Puzzle 3: You are now entrusted with allocating the mulled wine, which is currently in two full ten-litre barrels. The chef hands you one five-litre bottle and one four-litre bottle, both empty. He orders you to fill the bottles with exactly three litres of wine each, without wasting a drop. How can you do this?

Solution: Here is a solution in 11 steps (see table below), recording the quantities of mulled wine in each barrel and bottle. B1 and B2 are the two ten-litre barrels; b5 and b4 are the five-litre and four-litre bottles respectively.

Note: You might have found a quicker solution than mine, but this is what I could come up with!

Puzzle 4: Suppose there are 100 days of Christmas. On the n-th day, you receive £n as a gift, ranging from £1 on the first day to £100 on the final day. Can you calculate the total amount of money you are given, without laboriously adding all 100 numbers together?

Solution: When Carl Friedrich Gauss was posed this question by his maths teacher, the budding mathematician is said to have performed the following calculation:

Let s be the sum of the first 100 digits. Then we can write: s = 1 + 2 + 3 + 4 + … + 99 + 100

But we can also write this backwards: s = 100 + 99 + 98 + … + 4 + 3 + 2 + 1

If we now add these two equations vertically term by term, we see that the left hand side is s + s = 2s.
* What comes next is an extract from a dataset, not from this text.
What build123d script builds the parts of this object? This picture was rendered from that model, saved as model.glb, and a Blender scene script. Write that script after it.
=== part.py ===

On the right-hand side, adding vertically again, the sum of every two terms is always the same, namely 101 (1 + 100, 2 + 99 and so on). And there are 100 terms in all - so the easy calculation for the total on the right-hand side is 100 * 101 = 10,100.

Therefore: 2s = 10,100, and s = 5,050. The total amount of money you are given is £5,050.
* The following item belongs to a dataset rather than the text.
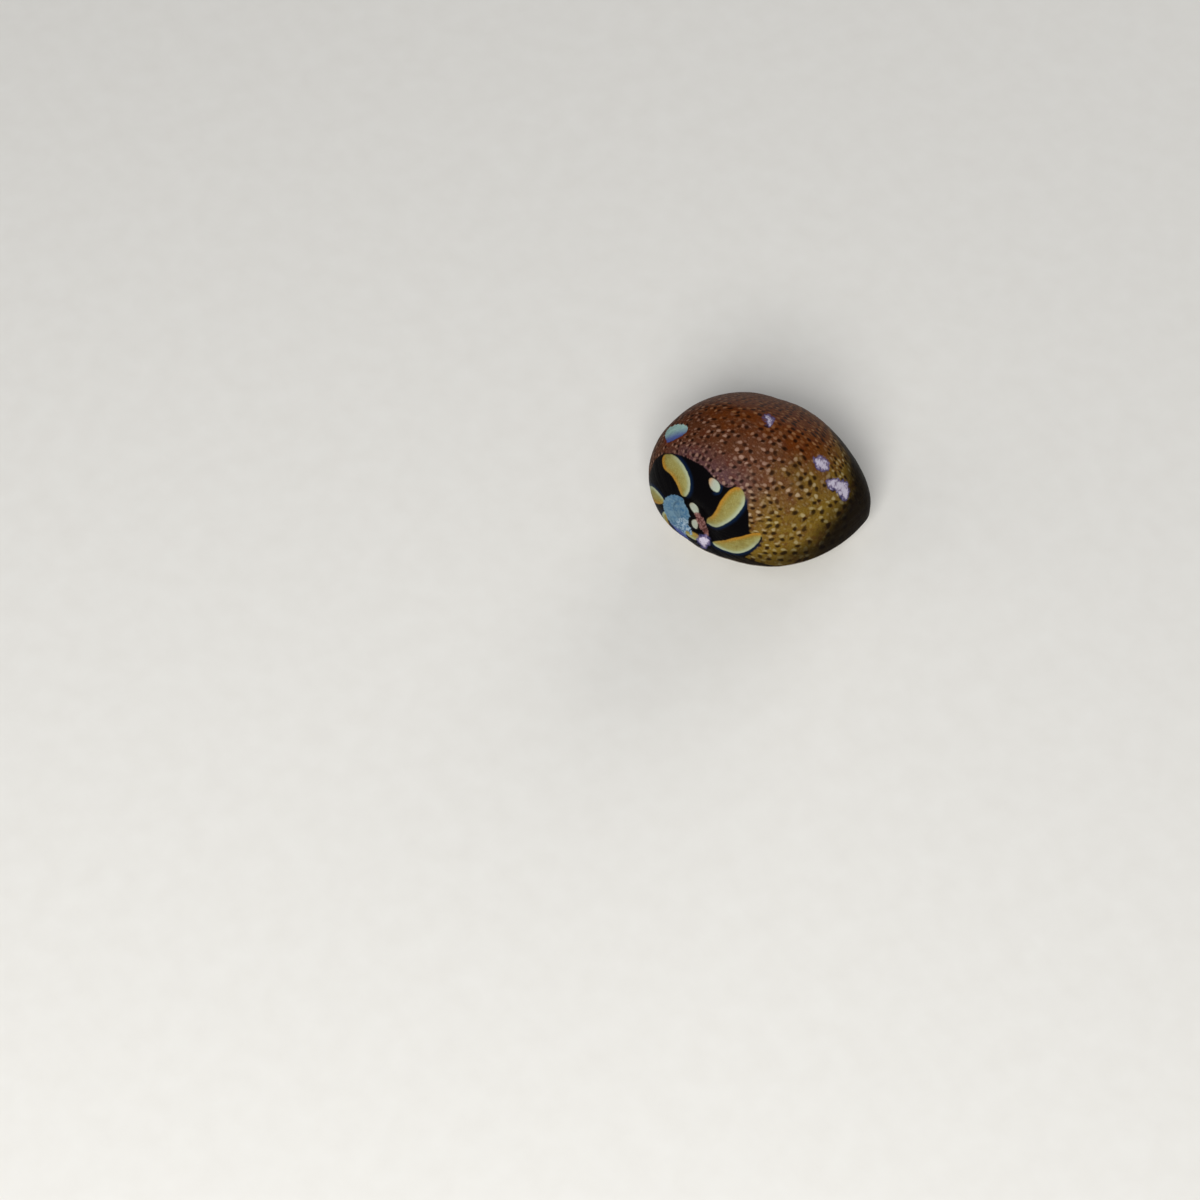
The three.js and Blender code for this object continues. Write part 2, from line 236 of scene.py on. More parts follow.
def whorl_outline(angle, u):
    """Radius and depth below the apex.

    Before the suture the old turns fall away as q to the 1.5. From there to the widest part
    the shoulder is a quarter of a superellipse, and past it the flank narrows as the root of
    1 - eased depth to a power, which is lower on the crown than at the base.
    """
    size = spiral_size(angle)
    radius = LIP_RADIUS * size
    last = spiral_size(np.array(BODY_WHORL_END))
    share = np.clip((size - last) / (1 - last), 0, 1.1)
    widest = AXIS_LENGTH * (BULGE_REAR + (BULGE_FRONT - BULGE_REAR) * share)
    suture, shoulder = SUTURE_RATIO * radius, SHOULDER_DROP * size
    q = np.clip(u / SUTURE_PLACE, 0, 1)
    turn = np.clip((u - SUTURE_PLACE) / (WIDEST_PLACE - SUTURE_PLACE), 0, 1) * np.pi / 2
    out, down = np.sin(turn) ** (2 / ROUND_SHOULDER), np.cos(turn) ** (2 / ROUND_SHOULDER)
    gap = np.where(u < SUTURE_PLACE, q - 1, out) / SUTURE_WIDTH
    groove = SUTURE_DEPTH * size * np.exp(-(gap**2))
    crown = np.clip(np.sin(np.radians(angle)), 0, 1)
    power = ROUND_BASE + (ROUND_CROWN - ROUND_BASE) * crown
    far = np.sin(np.clip((u - WIDEST_PLACE) / (1 - WIDEST_PLACE), 0, 1) * np.pi / 2)
    eased = (np.hypot(far, FLANK_EASE) - FLANK_EASE) / (np.hypot(1, FLANK_EASE) - FLANK_EASE)
    flank = np.sqrt(np.clip(1 - eased**power, 0, 1))
    spire = (suture * q, APEX_DROP + (shoulder - APEX_DROP) * q**1.5 + groove)
    shoulders = (suture + (radius - suture) * out, widest - (widest - shoulder) * down + groove)
    base = (radius * flank, widest + (AXIS_LENGTH - widest) * far)
    before, within = u < SUTURE_PLACE, u < WIDEST_PLACE
    return [np.where(before, a, np.where(within, b, c)) for a, b, c in zip(spire, shoulders, base)]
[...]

Puzzle 5: Here's a Christmassy sequence of numbers. The first six in the sequence are: 9, 11, 10, 12, 9, 5 … (Note: the fifth number is 11 in some versions of this puzzle.) What is the next number in this sequence?

Solution: This sequence is the number of letters in each consecutive present given over the 12 days of Christmas. So the answer is 5, for swans. Here's the full list:

Partridge (9), turtle doves (11), French hens (10), calling birds (12), gold rings (9, or 11 for those who sing "golden"), geese (5), swans (5), maids (5), ladies (6), lords (5), pipers (6), drummers (8).

Note: this might seem like a non-mathematical puzzle, but maths - and more broadly, critical and creative thinking - in part relies on spotting patterns that might look a little tenuous at first. Recruitment to the Allies' code-breaking headquarters Bletchley Park during the second world war was partly based on the ability to solve a cryptic crossword .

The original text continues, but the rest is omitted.